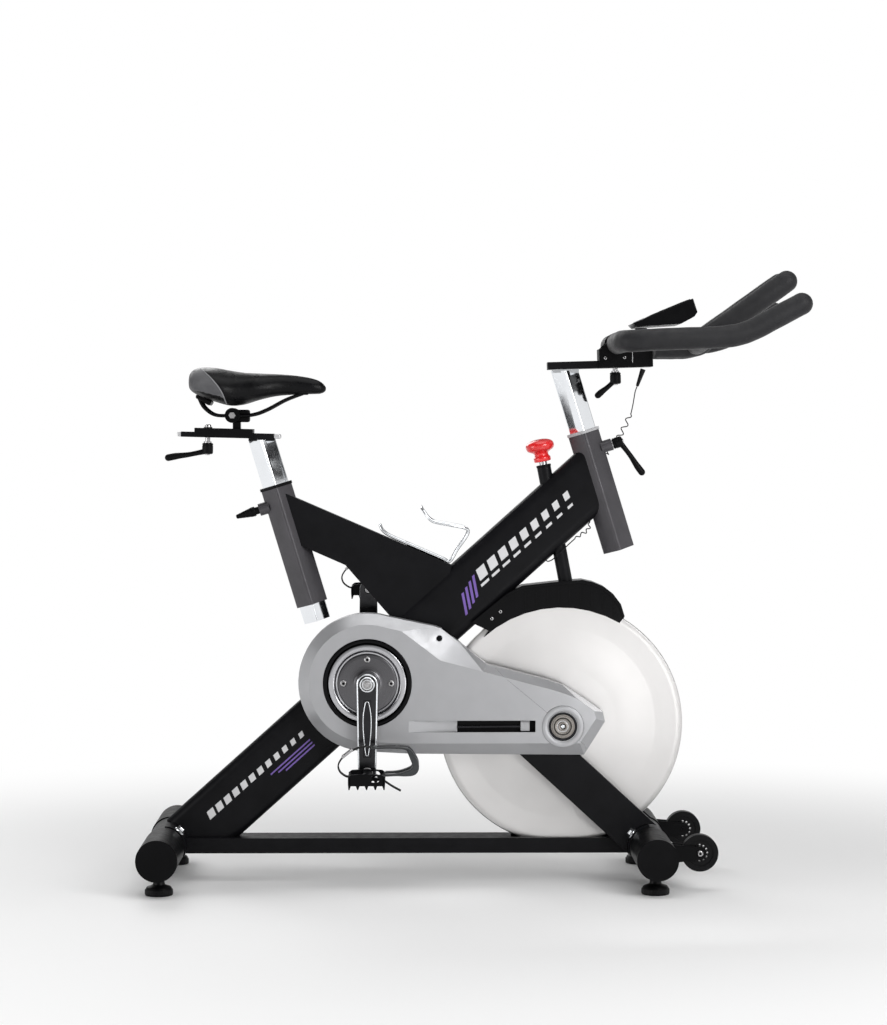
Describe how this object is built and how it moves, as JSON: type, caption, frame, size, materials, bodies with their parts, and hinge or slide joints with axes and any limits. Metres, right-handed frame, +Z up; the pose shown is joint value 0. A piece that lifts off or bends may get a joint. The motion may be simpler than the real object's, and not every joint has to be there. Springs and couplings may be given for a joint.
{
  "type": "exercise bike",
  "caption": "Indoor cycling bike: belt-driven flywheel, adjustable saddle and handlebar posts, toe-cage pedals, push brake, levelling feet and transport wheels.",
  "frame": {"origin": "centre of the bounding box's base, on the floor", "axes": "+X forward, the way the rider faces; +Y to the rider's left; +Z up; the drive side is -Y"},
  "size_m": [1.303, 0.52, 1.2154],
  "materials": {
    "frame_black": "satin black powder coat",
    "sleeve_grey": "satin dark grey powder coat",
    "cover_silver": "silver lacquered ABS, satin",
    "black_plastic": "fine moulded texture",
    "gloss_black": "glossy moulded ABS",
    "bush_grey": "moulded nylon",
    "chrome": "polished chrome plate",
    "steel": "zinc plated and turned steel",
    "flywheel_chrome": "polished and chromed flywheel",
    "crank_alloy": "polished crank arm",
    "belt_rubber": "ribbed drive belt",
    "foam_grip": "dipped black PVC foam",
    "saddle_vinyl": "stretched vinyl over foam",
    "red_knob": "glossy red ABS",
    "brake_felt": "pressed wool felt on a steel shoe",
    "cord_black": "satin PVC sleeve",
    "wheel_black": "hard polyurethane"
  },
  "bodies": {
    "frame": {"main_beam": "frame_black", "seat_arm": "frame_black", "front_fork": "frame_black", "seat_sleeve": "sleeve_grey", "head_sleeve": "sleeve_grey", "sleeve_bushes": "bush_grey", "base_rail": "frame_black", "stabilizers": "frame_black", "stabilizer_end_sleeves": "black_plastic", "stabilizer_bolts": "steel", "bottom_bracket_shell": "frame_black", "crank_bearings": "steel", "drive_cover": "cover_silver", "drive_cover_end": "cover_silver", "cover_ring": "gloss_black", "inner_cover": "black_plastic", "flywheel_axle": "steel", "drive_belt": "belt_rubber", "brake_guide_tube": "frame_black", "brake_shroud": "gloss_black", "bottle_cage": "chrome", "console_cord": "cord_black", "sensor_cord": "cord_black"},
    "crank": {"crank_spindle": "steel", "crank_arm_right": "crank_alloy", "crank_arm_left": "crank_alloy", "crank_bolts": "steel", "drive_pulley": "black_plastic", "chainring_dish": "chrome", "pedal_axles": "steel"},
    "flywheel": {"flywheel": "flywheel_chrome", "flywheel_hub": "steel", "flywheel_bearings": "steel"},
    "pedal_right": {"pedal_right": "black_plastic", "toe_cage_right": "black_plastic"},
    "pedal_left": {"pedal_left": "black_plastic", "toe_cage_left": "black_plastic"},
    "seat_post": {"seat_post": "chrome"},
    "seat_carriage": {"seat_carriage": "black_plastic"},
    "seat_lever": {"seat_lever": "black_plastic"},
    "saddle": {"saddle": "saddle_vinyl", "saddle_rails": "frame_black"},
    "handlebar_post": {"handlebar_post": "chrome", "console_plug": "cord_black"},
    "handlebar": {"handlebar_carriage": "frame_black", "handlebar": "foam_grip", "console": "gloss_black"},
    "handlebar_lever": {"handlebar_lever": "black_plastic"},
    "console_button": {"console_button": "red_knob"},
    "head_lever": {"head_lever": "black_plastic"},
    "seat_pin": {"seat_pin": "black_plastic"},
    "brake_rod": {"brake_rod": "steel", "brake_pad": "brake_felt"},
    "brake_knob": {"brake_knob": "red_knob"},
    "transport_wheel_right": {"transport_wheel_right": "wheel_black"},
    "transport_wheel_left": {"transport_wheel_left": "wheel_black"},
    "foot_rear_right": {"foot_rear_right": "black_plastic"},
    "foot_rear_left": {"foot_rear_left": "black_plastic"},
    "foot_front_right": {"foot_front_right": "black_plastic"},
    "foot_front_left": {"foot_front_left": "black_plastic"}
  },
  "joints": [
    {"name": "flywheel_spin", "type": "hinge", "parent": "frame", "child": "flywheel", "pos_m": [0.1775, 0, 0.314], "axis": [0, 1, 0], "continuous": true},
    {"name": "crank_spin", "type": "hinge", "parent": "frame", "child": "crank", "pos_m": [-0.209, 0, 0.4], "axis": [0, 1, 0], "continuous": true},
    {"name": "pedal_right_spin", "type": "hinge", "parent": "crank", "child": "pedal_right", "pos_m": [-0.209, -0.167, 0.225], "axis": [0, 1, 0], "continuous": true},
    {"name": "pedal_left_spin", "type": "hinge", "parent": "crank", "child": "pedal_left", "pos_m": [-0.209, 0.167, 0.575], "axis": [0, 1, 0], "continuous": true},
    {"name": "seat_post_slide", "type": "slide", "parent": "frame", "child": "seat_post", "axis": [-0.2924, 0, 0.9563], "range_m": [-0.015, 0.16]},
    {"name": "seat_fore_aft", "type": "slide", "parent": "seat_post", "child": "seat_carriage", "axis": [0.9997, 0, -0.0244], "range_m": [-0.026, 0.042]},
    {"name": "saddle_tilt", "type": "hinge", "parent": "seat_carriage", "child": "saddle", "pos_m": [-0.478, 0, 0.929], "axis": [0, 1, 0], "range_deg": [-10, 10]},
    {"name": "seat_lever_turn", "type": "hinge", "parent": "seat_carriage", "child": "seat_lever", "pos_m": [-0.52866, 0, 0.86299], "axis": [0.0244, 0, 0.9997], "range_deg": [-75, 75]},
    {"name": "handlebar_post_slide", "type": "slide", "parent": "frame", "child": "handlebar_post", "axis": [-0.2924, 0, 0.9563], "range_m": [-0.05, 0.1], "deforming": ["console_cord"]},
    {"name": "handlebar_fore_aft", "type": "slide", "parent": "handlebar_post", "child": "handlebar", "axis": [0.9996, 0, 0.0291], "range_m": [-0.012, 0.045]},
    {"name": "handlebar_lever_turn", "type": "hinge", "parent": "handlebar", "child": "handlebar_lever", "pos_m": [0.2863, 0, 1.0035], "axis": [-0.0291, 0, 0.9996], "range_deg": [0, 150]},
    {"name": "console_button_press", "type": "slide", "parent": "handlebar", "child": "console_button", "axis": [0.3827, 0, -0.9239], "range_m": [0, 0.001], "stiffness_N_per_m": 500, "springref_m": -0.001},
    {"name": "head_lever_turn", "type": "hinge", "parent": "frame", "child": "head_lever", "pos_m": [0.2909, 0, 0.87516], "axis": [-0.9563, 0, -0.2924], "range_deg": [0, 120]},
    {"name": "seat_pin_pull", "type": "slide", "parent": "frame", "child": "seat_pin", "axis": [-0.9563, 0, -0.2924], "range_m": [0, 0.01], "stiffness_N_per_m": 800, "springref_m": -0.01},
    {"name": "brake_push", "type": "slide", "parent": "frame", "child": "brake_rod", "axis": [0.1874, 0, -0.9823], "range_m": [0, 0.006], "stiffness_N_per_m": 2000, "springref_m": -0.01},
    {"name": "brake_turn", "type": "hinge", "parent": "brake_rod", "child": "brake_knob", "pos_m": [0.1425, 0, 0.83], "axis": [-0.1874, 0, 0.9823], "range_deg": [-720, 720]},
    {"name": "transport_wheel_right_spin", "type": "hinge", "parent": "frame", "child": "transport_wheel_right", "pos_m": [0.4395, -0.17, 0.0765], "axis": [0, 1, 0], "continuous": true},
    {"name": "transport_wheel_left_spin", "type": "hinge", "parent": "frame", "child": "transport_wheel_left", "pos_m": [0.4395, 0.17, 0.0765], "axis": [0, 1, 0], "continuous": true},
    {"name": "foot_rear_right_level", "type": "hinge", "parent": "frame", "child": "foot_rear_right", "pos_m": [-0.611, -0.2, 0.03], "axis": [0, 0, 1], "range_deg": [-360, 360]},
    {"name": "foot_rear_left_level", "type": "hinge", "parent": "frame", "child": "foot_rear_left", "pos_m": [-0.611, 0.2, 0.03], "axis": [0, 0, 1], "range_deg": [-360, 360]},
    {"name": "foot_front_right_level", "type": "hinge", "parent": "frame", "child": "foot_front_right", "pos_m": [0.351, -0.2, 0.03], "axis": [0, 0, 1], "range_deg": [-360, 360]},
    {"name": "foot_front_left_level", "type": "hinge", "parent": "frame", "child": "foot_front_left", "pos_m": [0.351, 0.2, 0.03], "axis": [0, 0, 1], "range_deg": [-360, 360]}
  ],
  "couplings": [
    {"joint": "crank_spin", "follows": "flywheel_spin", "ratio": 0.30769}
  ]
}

--- Exercise directions ---
Identify each line holding the string "axes", and copy it out.

--- Full output ---
Describe how this object is built and how it moves, as JSON: type, caption, frame, size, materials, bodies with their parts, and hinge or slide joints with axes and any limits. Metres, right-handed frame, +Z up; the pose shown is joint value 0. A piece that lifts off or bends may get a joint. The motion may be simpler than the real object's, and not every joint has to be there. Springs and couplings may be given for a joint.
  "frame": {"origin": "centre of the bounding box's base, on the floor", "axes": "+X forward, the way the rider faces; +Y to the rider's left; +Z up; the drive side is -Y"},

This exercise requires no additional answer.